## [Required task]
Only the lines from the start up to and including the line containing "Reconstruct the object" should be repeated, word for word.

[Exercise input start]

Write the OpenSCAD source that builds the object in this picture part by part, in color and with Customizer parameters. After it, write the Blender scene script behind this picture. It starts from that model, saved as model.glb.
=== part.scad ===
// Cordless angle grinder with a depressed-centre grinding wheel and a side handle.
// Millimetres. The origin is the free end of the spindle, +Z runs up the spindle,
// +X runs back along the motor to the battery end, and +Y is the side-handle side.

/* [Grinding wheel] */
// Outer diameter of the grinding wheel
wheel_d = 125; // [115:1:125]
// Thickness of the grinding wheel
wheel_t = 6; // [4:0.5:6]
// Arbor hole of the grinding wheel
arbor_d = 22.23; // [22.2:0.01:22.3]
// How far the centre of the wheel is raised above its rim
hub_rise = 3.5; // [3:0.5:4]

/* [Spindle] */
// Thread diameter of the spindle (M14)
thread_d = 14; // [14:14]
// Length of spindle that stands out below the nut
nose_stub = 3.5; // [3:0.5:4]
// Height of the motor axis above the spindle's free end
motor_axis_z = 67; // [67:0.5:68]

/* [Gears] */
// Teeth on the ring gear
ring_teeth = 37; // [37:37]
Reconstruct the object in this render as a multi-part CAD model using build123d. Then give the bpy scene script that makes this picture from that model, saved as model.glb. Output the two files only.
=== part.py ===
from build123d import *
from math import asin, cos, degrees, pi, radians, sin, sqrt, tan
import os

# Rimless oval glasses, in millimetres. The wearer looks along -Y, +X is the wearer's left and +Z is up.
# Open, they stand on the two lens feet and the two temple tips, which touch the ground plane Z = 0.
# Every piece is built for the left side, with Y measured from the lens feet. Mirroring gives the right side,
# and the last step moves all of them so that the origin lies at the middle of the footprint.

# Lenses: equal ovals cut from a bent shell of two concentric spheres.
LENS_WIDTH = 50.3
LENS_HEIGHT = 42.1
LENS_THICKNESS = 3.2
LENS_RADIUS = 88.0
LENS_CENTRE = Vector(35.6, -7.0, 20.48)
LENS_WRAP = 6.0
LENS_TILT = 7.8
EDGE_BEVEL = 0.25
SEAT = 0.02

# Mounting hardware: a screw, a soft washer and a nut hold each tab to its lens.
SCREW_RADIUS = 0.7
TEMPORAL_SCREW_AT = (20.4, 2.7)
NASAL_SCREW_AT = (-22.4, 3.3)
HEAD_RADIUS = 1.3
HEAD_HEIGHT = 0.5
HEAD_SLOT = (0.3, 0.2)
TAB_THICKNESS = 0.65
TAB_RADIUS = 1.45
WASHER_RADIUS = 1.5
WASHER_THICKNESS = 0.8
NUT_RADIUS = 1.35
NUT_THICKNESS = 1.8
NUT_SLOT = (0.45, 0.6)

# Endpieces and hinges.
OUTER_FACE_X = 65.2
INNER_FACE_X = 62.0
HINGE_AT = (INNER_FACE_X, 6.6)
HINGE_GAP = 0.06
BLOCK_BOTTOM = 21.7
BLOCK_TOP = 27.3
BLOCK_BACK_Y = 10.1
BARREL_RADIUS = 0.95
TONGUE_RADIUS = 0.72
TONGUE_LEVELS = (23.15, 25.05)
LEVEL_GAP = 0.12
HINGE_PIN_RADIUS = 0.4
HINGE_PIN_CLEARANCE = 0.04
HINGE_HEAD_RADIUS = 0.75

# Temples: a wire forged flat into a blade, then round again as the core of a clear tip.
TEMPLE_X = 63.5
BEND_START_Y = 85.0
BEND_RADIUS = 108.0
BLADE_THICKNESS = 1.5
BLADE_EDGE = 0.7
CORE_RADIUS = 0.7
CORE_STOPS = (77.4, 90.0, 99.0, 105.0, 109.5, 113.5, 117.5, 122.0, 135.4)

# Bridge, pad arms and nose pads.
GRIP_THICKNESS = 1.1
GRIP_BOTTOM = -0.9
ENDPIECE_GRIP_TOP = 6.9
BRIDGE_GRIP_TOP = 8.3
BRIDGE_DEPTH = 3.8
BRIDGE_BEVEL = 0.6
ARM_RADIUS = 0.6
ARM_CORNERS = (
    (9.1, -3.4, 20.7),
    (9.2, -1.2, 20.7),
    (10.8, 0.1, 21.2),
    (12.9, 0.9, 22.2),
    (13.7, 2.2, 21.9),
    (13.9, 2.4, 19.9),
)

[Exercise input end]

## [Response for this exercise]
Write the OpenSCAD source that builds the object in this picture part by part, in color and with Customizer parameters. After it, write the Blender scene script behind this picture. It starts from that model, saved as model.glb.
=== part.scad ===
// Cordless angle grinder with a depressed-centre grinding wheel and a side handle.
// Millimetres. The origin is the free end of the spindle, +Z runs up the spindle,
// +X runs back along the motor to the battery end, and +Y is the side-handle side.

/* [Grinding wheel] */
// Outer diameter of the grinding wheel
wheel_d = 125; // [115:1:125]
// Thickness of the grinding wheel
wheel_t = 6; // [4:0.5:6]
// Arbor hole of the grinding wheel
arbor_d = 22.23; // [22.2:0.01:22.3]
// How far the centre of the wheel is raised above its rim
hub_rise = 3.5; // [3:0.5:4]

/* [Spindle] */
// Thread diameter of the spindle (M14)
thread_d = 14; // [14:14]
// Length of spindle that stands out below the nut
nose_stub = 3.5; // [3:0.5:4]
// Height of the motor axis above the spindle's free end
motor_axis_z = 67; // [67:0.5:68]

/* [Gears] */
// Teeth on the ring gear
ring_teeth = 37; // [37:37]
Reconstruct the object in this render as a multi-part CAD model using build123d. Then give the bpy scene script that makes this picture from that model, saved as model.glb. Output the two files only.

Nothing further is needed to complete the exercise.